-- WORK TO DO --
Go through the listing and copy every line word for word.

-- SUPPLIED MATERIAL --
┄┄┄┄┄┄┄┄┄┄┄┄┄┄┄┄┄┄┄┄
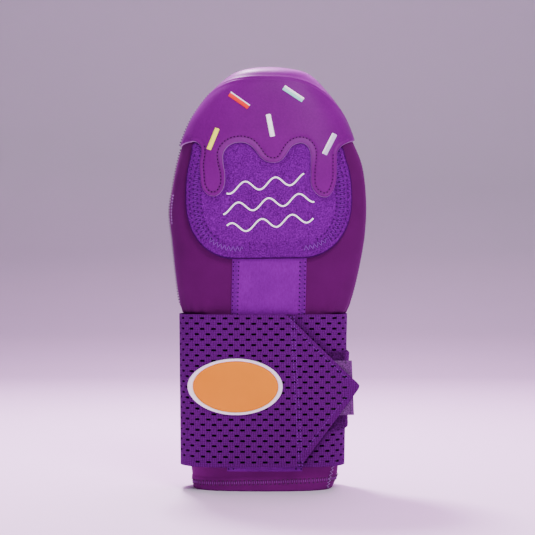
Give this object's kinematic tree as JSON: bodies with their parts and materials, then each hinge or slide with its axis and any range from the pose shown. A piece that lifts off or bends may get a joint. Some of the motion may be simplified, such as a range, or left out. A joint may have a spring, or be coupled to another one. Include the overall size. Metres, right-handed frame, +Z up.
{
  "type": "baseball sliding mitt",
  "caption": "Padded sliding mitt standing on its open cuff, with a dripping fingertip cap, a plush patch and a wound wrist strap with a pointed end.",
  "frame": {"origin": "on the ground under the middle of the mitt's box, where the open cuff stands", "axes": "+Z up from the cuff to the fingertips; -Y out of the back of the hand; +X to the right of that face"},
  "size_m": [0.1214, 0.0576, 0.2599],
  "materials": {
    "body_fabric": "matte foam-backed knit",
    "cuff_fabric": "matte foam-backed knit",
    "cap_leather": "coated, soft gloss",
    "plush": "short pile",
    "strip_fabric": "smooth brushed loop",
    "strap_elastic": "perforated elastic",
    "hook_tape": "moulded hooks, translucent",
    "loop_pad": "loop pile",
    "badge_orange": "moulded, satin",
    "badge_white": "moulded, satin",
    "thread_coral": "satin stitch",
    "thread_mint": "satin stitch",
    "thread_white": "satin stitch",
    "thread_yellow": "satin stitch",
    "thread_lilac": "satin stitch"
  },
  "bodies": {
    "root": {"back_of_hand_panel": "body_fabric", "palm_panel": "body_fabric", "wrist_cuff": "cuff_fabric", "fingertip_cap": "cap_leather", "plush_patch": "plush", "centre_strip": "strip_fabric", "wrist_strap": "strap_elastic", "hook_tape": "hook_tape", "loop_pad": "loop_pad", "badge_face": "badge_orange", "badge_rim": "badge_white", "sprinkle_coral": "thread_coral", "sprinkle_mint": "thread_mint", "sprinkle_white": "thread_white", "sprinkle_yellow": "thread_yellow", "sprinkle_lilac": "thread_lilac"}
  },
  "joints": []
}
┄┄┄┄┄┄┄┄┄┄┄┄┄┄┄┄┄┄┄┄
-- FINAL ANSWER --
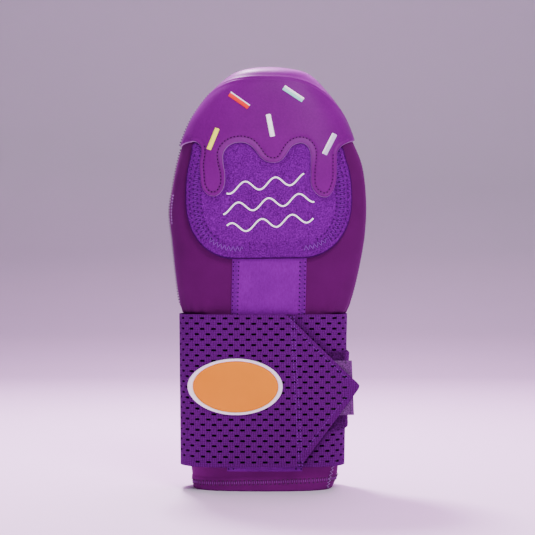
Give this object's kinematic tree as JSON: bodies with their parts and materials, then each hinge or slide with its axis and any range from the pose shown. A piece that lifts off or bends may get a joint. Some of the motion may be simplified, such as a range, or left out. A joint may have a spring, or be coupled to another one. Include the overall size. Metres, right-handed frame, +Z up.
{
  "type": "baseball sliding mitt",
  "caption": "Padded sliding mitt standing on its open cuff, with a dripping fingertip cap, a plush patch and a wound wrist strap with a pointed end.",
  "frame": {"origin": "on the ground under the middle of the mitt's box, where the open cuff stands", "axes": "+Z up from the cuff to the fingertips; -Y out of the back of the hand; +X to the right of that face"},
  "size_m": [0.1214, 0.0576, 0.2599],
  "materials": {
    "body_fabric": "matte foam-backed knit",
    "cuff_fabric": "matte foam-backed knit",
    "cap_leather": "coated, soft gloss",
    "plush": "short pile",
    "strip_fabric": "smooth brushed loop",
    "strap_elastic": "perforated elastic",
    "hook_tape": "moulded hooks, translucent",
    "loop_pad": "loop pile",
    "badge_orange": "moulded, satin",
    "badge_white": "moulded, satin",
    "thread_coral": "satin stitch",
    "thread_mint": "satin stitch",
    "thread_white": "satin stitch",
    "thread_yellow": "satin stitch",
    "thread_lilac": "satin stitch"
  },
  "bodies": {
    "root": {"back_of_hand_panel": "body_fabric", "palm_panel": "body_fabric", "wrist_cuff": "cuff_fabric", "fingertip_cap": "cap_leather", "plush_patch": "plush", "centre_strip": "strip_fabric", "wrist_strap": "strap_elastic", "hook_tape": "hook_tape", "loop_pad": "loop_pad", "badge_face": "badge_orange", "badge_rim": "badge_white", "sprinkle_coral": "thread_coral", "sprinkle_mint": "thread_mint", "sprinkle_white": "thread_white", "sprinkle_yellow": "thread_yellow", "sprinkle_lilac": "thread_lilac"}
  },
  "joints": []
}